For the last four years, the draft lottery has taken place during the first-round of the Stanley Cup Playoffs. The NHL announced last month that it is going back to the old way and holding it the night before the opening round begins.

Per the NHL, here’s how it will work:

The 2019 NHL Draft Lottery will consist of three drawings: the 1st Lottery Draw will determine the club selecting first overall, the 2nd Lottery Draw will determine the club selecting second overall and the 3rd Lottery Draw will determine the club selecting third overall.

The odds for the remaining teams will increase on a proportionate basis for the 2nd Lottery Draw, based on which club wins the 1st Lottery Draw, and again for the 3rd Lottery Draw, based on which club wins the 2nd Lottery Draw.

The 12 clubs not selected in the 2019 NHL Draft Lottery will be assigned 2019 NHL Draft selections 4 through 15, in inverse order of regular-season points.

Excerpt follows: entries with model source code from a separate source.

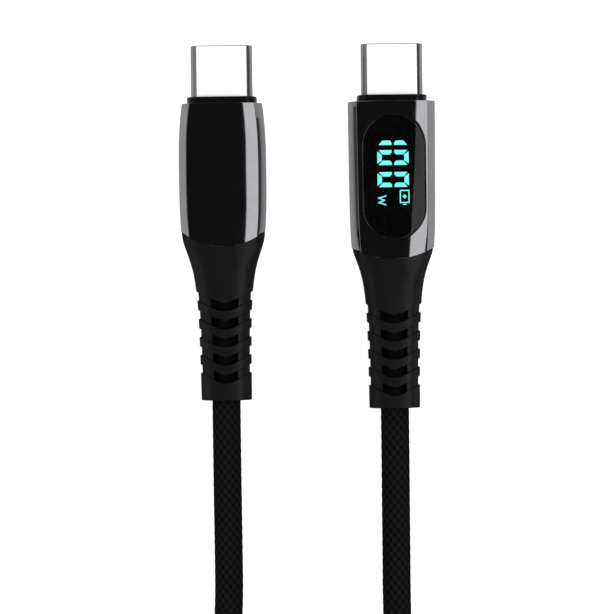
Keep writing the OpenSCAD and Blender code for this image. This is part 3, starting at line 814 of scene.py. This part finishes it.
def shell_mesh(plug):
    """The steel plug shell: a flattened tube whose mouth is rolled inwards a little."""
    mouth = [(0.09, SHELL_WALL), (0.02, 0.16), (0.0, 0.11), (0.015, 0.06), (0.05, 0.025),
             (0.11, 0.0)]
    tube = [(s, 0.0) for s in even(0.4, SHELL_END, 8)]
    bore = [(SHELL_END, SHELL_WALL), (SHELL_BORE_END, SHELL_WALL)]
    loops = [[plug.at(x, s, z) for x, z in obround(SHELL_W - 2 * d, SHELL_H - 2 * d, 28)]
             for s, d in mouth + tube + bore]
    return lofted(loops, loop=True)


# Faces turned further to the side or forwards than these get the shell's painted shade
SIDE_FACING = 0.33
MOUTH_FACING = 0.35


def is_shell_shade(face):
    """Whether a face of a plug shell is on its round sides or its mouth, where its steel is painted
    as shade.
    """
    return abs(face.normal.x) > SIDE_FACING or abs(face.normal.y) > MOUTH_FACING


shells = {}
noses = {}
for plug in (METER, PLAIN):
    shells[plug.name] = piece(plug.name + "_shell_tube", *shell_mesh(plug), plug_steel, 60.0,
                              painted_shade_steel, is_shell_shade)
    noses[plug.name] = piece(plug.name + "_nose_collar", *nose_mesh(plug), black_moulding, 50.0)


# ---------- Cord ----------

# Routes along the surface from each boot to the hank, as in the CAD model
METER_ROUTE = [
    (-0.1, -24.35, 3.2), (-0.1, -30, 3.1), (-0.1, -37, 2.5), (-0.1, -44, 2), (-0.1, -51, 1.9),
    (0.15, -58, 1.9), (1.2, -65, 1.9), (2.9, -72, 1.9), (4.1, -79, 1.9), (4.2, -86, 1.9)]
PLAIN_ROUTE = [
    (-22.62, -23.05, 3.2), (-22.62, -29, 3.1), (-22.62, -36, 2.5), (-22.6, -43, 2),
    (-22.65, -50, 1.9), (-23.1, -56, 2.1), (-24.6, -61.5, 2.9), (-26.2, -67, 4.2),
    (-26.9, -73, 5.4), (-27, -79.5, 5.7), (-27, -86, 5.7)]

HANK_X = -11.375
HANK_Y = -86.0
LOW = 1.9
HIGH = 5.7
INNER_R = 11.8
OUTER_R = 15.6
INNER_BEND = 18.6
END_STRAIGHT = 6.0
FAR_Y = -54.8
BEND_X = 20.55
BEND_Y = -22.4
LOBE_TURN = 47.47

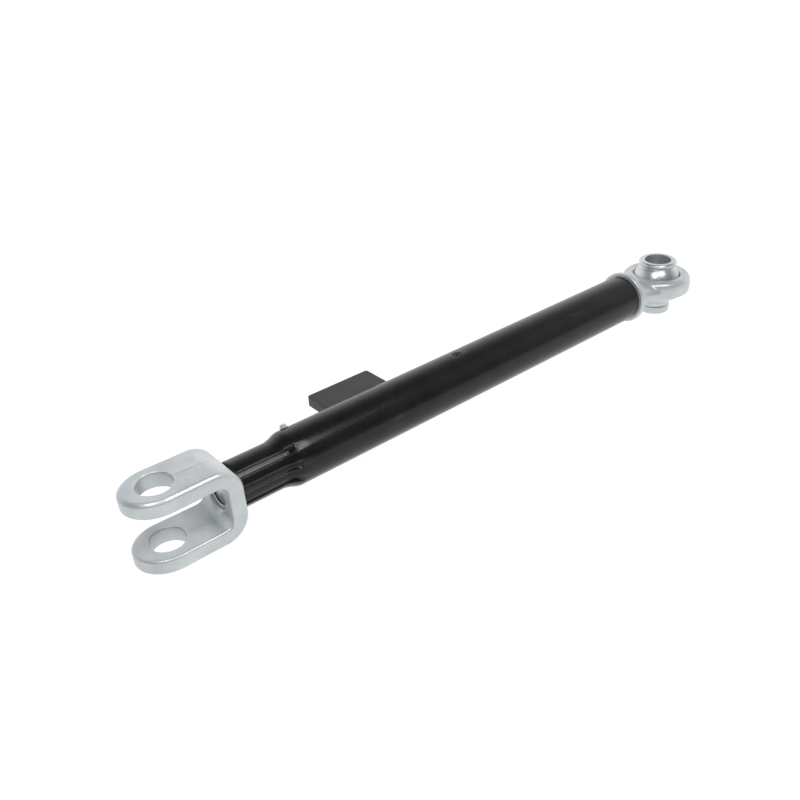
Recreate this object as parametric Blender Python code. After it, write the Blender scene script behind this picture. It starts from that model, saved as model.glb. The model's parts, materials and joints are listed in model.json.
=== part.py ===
"""Tractor lift rod: a levelling strut with a fork at one end and a ball eye at the other.

The strut lies along X, with the fork at -X and the eye at +X. Both pins run along Z.
Working lengths are in millimetres, measured from the fork's pin; MM turns them into metres.
Turning the tube by its plate screws the fork's spindle out of the tube's neck, while the
eye's shank swivels in the tube's other end.
"""
import math

import bmesh
import bpy
from mathutils import Matrix, Vector

MM = 0.001
GAP = 0.3                     # clearance between touching pieces

# ---------------------------------------------------------------- driving dimensions, mm
TUBE_R = 24.15                # outside radius of 48.3 mm steel pipe
TUBE_BORE_R = 19.85
TUBE_END_X = 547.0
NECK_R = 20.2
NECK_BORE_R = 16.5
NECK_X = 59.4                 # mouth of the neck, against the fork's web
SHOULDER_X = (100.0, 112.0)   # where the neck opens out into the tube
FLUTE_DEPTH = 1.2
FLUTE_ANGLES = (129.0, 164.0, 199.0)
FLUTE_HALF_WIDTH = 9.0        # degrees

BAR_T = 14.1                  # thickness of the fork's flat bar
BAR_W = 24.5                  # half of its width
EAR_GAP = 19.3                # half of the gap between the ears
EAR_TIP = 27.8                # each ear's end is half an ellipse, this far past the pin
PIN_R = 14.25                 # pin hole for a 28 mm pin
WEB_X = 45.0                  # inner face of the web
BEND_R = 8.0                  # inner radius of each bend
EDGE_CHAMFER = 2.4            # along the outside of the bar
INNER_CHAMFER = 1.3           # along the inside of the bar

SPINDLE_R = 12.0              # Tr 24 x 5
TRAVEL = 150.0                # how far the spindle screws out
HEAD_R = 14.0
HEAD_X = 48.6
BEAD_R = 9.8                  # inside of the weld that holds the spindle's head
PILOT_R = 10.0
PILOT_X = SHOULDER_X[1] + TRAVEL + 3.6
PILOT_LENGTH = 10.4
STOP_X = (PILOT_X + 0.4, PILOT_X + 4.6)
STOP_R = 18.4
CIRCLIP_X = (PILOT_X + 5.2, PILOT_X + 6.8)
NECK_NUT_X = (64.4, 99.0)
WIPER_X = (60.0, 64.0)

PLATE_X = (176.6, 245.7)
PLATE_Y = (24.6, 65.1)
PLATE_T = 10.0

NIPPLE_X = 119.5
NIPPLE_TILT = 32.0            # degrees from straight up, towards +Y
NIPPLE_BALL_HEIGHT = 25.8     # from the strut's axis
NIPPLE_BALL_STROKE = 0.5
PLUG_X = 302.7
PLUG_R = 4.0
PLUG_Z = (20.4, 23.5)         # from the strut's axis

EYE_X = 612.0                 # centre of the ball
COLLAR_X = (549.5, 556.5)
COLLAR_R = 27.4
SHANK_R = 13.0
SHANK_STEP_X = 505.0          # where the shank steps down to its thread
SHANK_THREAD_R = 10.0
SHANK_TAIL_X = 482.0
BUSH_X = (504.7, 546.4)
SEAL_X = (547.3, 549.2)
SEAL_RADII = (20.6, 23.6)
THRUST_OUTER_X = (546.7, 549.2)
THRUST_OUTER_R = 20.2
THRUST_INNER_X = (501.3, 504.3)
THRUST_INNER_R = 18.6
NUT_X = (484.5, 501.0)
NUT_FLATS = 32.0
SPLIT_PIN_X = 488.0
SPLIT_PIN_R = 1.3
EYE_R = 37.0                  # crown of the eye's band
EYE_EDGE_R = 34.0
EYE_H = 11.5                  # half of the band's height
RACE_R = 31.0
RACE_H = 8.5
BALL_R = 26.8
BALL_BORE_R = 14.25           # for a 28 mm pin
SLEEVE_R = 20.2               # collar on the upper sleeve
SLEEVE_NECK_R = 18.4
SLEEVE_TOP_Z = 26.6
LONG_SLEEVE_R = 17.4          # plain lower sleeve
LONG_SLEEVE_Z = -33.2
BALL_FLAT_Z = 19.0            # where the sphere is cut off above and below

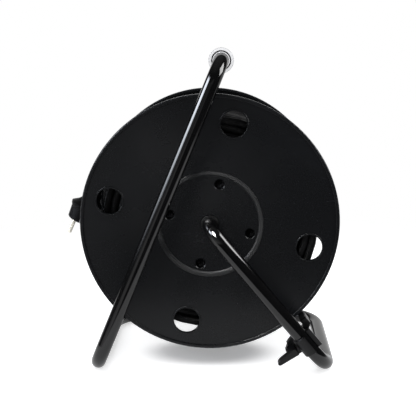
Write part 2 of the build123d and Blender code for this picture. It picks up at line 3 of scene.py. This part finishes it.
import bmesh
import bpy
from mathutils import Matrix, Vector


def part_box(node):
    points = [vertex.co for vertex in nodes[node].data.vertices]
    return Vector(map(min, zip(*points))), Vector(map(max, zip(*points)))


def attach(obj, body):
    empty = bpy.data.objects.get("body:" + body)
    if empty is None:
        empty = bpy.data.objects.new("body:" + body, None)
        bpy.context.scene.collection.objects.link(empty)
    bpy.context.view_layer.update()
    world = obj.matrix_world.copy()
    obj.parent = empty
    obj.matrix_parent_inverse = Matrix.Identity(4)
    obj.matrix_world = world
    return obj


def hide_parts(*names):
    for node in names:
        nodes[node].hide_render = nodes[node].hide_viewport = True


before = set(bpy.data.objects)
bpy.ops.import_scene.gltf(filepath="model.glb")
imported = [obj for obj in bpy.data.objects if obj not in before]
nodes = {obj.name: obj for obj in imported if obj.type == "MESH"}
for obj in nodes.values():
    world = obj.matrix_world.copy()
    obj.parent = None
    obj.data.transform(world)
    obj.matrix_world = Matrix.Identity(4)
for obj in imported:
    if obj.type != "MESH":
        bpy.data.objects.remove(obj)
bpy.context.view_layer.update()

scene = bpy.context.scene

# Lengths below are millimetres from the drum's axis, with y = 0 on the rear flange's face, +Y
# towards the sockets and +Z up. at() turns them into the row frame's metres.
PLATE_T = 3.0
core_low, core_high = (Vector(corner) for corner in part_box("drum_core"))
DRUM_ORIGIN = Vector((
    (core_low.x + core_high.x) / 2,
    core_low.y - PLATE_T / 1000,
    (core_low.z + core_high.z) / 2,
))


def at(x, y, z):
    return DRUM_ORIGIN + Vector((x, y, z)) / 1000


def polar(radius, degrees):
    turn = math.radians(degrees)
    return radius * math.cos(turn), radius * math.sin(turn)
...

[WATCH LIVE – 8 P.M. ET – NBCSN]

Via the NHL, the allocation of odds for the first Lottery Draw of the 2019 NHL Draft Lottery is as follows:

(Fewest Points to Most)               Odds
Colorado Avalanche (from OTT)  18.5%
Los Angeles Kings                         13.5%
New Jersey Devils                         11.5%
Detroit Red Wings                           9.5%
Buffalo Sabres                                 8.5%
New York Rangers                          7.5%
Edmonton Oilers                             6.5%
Anaheim Ducks                               6.0%
Vancouver Canucks                        5.0%
Philadelphia Flyers                          3.5%
Minnesota Wild                                3.0%
Chicago Blackhawks                       2.5%
Florida Panthers                              2.0%
Arizona Coyotes                              1.5%
Montreal Canadiens                        1.0%

Following coverage of the Draft Lottery, NBCSN will host a playoff preview show analyzing all of the Round 1 matchups of the 2019 Stanley Cup Playoffs. The 60-minute program will include live interviews and reports with analyst Mike Milbury in Boston to preview Maple Leafs-Bruins, NBC Sports Washington analyst Alan May to discuss the Hurricanes-Capitals series, and NBC Sports California host Brodie Brazil to examine the Golden Knights-Sharks matchup.

Liam McHugh will anchor the program alongside analysts Keith Jones and Anson Carter. Kathryn Tappen will serve as an on-site host in Toronto for NBC Sports’ coverage of the 2019 NHL Draft Lottery.